Visitors entrance at Merck in Darmstadt, Germany. (Credit: Armin Kübelbeck/Wikipedia)
Merck announced that the US Food and Drug Administration (FDA) expanded the indication for Vaxneuvance, its Pneumococcal 15-valent conjugate vaccine, to include infants and children aged six weeks to 17 years.
The US agency has previously approved Vaxneuvance for active immunisation in adults in July last year.
The vaccine has also received the Breakthrough Therapy designation and Priority Review from the US FDA, for the current paediatric indication.
Vaxneuvance contains purified capsular polysaccharides from Streptococcus pneumoniae serotypes 1, 3, 4, 5, 6A, 6B, 7F, 9V, 14, 18C, 19A, 19F, 22F, 23F and 33F individually conjugated to CRM197 carrier protein.

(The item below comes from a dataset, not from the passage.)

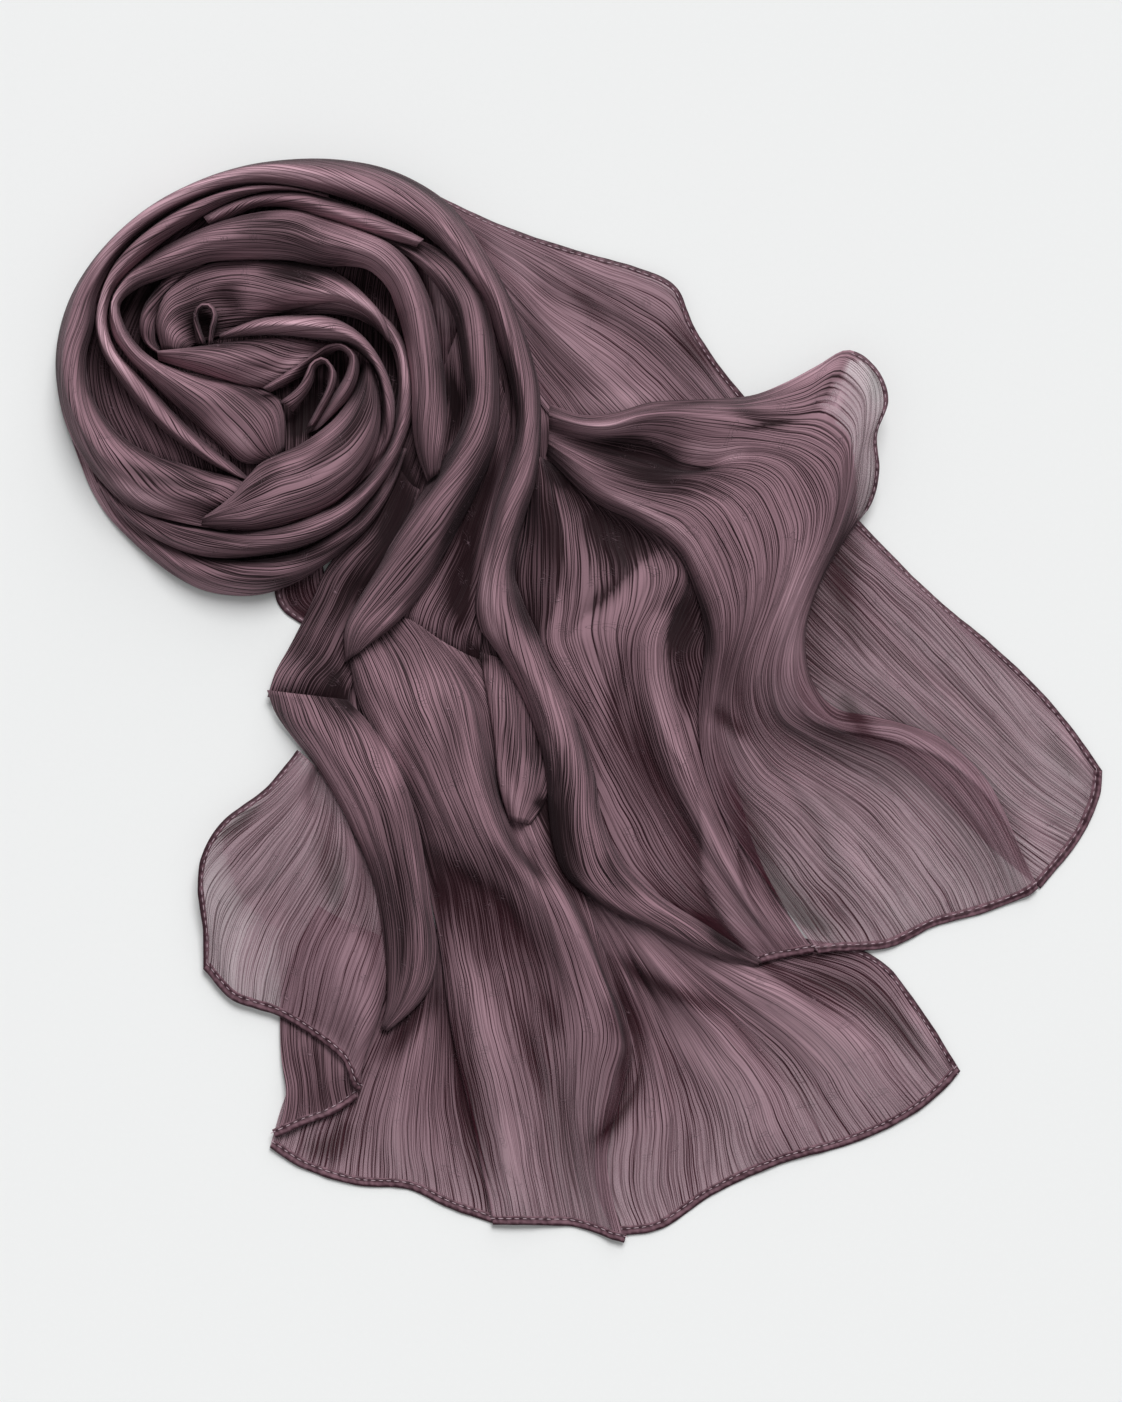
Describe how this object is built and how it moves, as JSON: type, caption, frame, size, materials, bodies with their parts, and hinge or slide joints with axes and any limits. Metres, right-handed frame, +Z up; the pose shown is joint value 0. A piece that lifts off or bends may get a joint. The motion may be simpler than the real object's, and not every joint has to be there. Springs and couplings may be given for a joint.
{
  "type": "chiffon scarf",
  "caption": "Long sheer chiffon scarf laid on a surface, wound into a coil at one corner, with its gathered rolls opening into two spread, hemmed ends.",
  "frame": {"origin": "centre of the laid scarf's plan box, on the surface it lies on", "axes": "+Z up from the surface, the coil towards -X and +Y, the spread ends towards +X and -Y"},
  "size_m": [0.7322, 0.7584, 0.0448],
  "materials": {
    "chiffon": "sheer crinkled chiffon, soft low sheen",
    "hem": "narrow turned hem of the same chiffon",
    "thread": "matt sewing thread"
  },
  "bodies": {
    "root": {"hidden_layers": "chiffon", "corner_tab": "chiffon", "under_streams": "chiffon", "long_side": "chiffon", "lower_right": "chiffon", "lower_left": "chiffon", "left_middle": "chiffon", "valley_between": "chiffon", "inner_right": "chiffon", "sweep": "chiffon", "left_upper": "chiffon", "lower_main": "chiffon", "bulge_roll": "chiffon", "left_flap": "chiffon", "left_lower": "chiffon", "stream_left": "chiffon", "coil_under_turn": "chiffon", "coil_lower_turn": "chiffon", "coil_inner_edge": "chiffon", "coil_inner_turn": "chiffon", "coil_third_turn": "chiffon", "coil_wide_turn": "chiffon", "coil_second_turn": "chiffon", "outer_turn": "chiffon", "coil_centre": "chiffon", "core_loop_edge": "chiffon", "coil_lip": "chiffon", "coil_front_turn": "chiffon", "loop_strand": "chiffon", "loop_inner": "chiffon"}
  },
  "joints": []
}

It is not indicated for individuals with a severe allergic reaction to any component of Vaxneuvance or to diphtheria toxoid.
Merck Research Laboratories senior vice president, global clinical development head and chief medical officer Eliav Barr said: “Our goal with Vaxneuvance is to expand coverage of key invasive disease-causing serotypes and provide a strong immune response to serotypes that pose substantial risk to infants and children.
“With this approval, we bring forward our first paediatric pneumococcal conjugate vaccine – and the first paediatric pneumococcal conjugate vaccine to be approved in almost a decade – building on our commitment to preventing invasive pneumococcal disease and on our legacy in paediatric vaccine development.”
The FDA approval was based on data from seven randomised, double-blind clinical studies that evaluated Vaxneuvance in infants, children and adolescents.
According to the study data, the immune responses elicited after a four-dose paediatric series of Vaxneuvance showed non-inferiority to the 13-valent pneumococcal conjugate vaccine (PCV13).
In a secondary analysis, the vaccine showed superior immune responses to PCV13 for shared serotype 3 and the two unique serotypes, 22F and 33F.
In addition, the study data supported the use of Vaxneuvance in special populations, such as in preterm infants and children living with HIV infection or sickle cell disease, said Merck.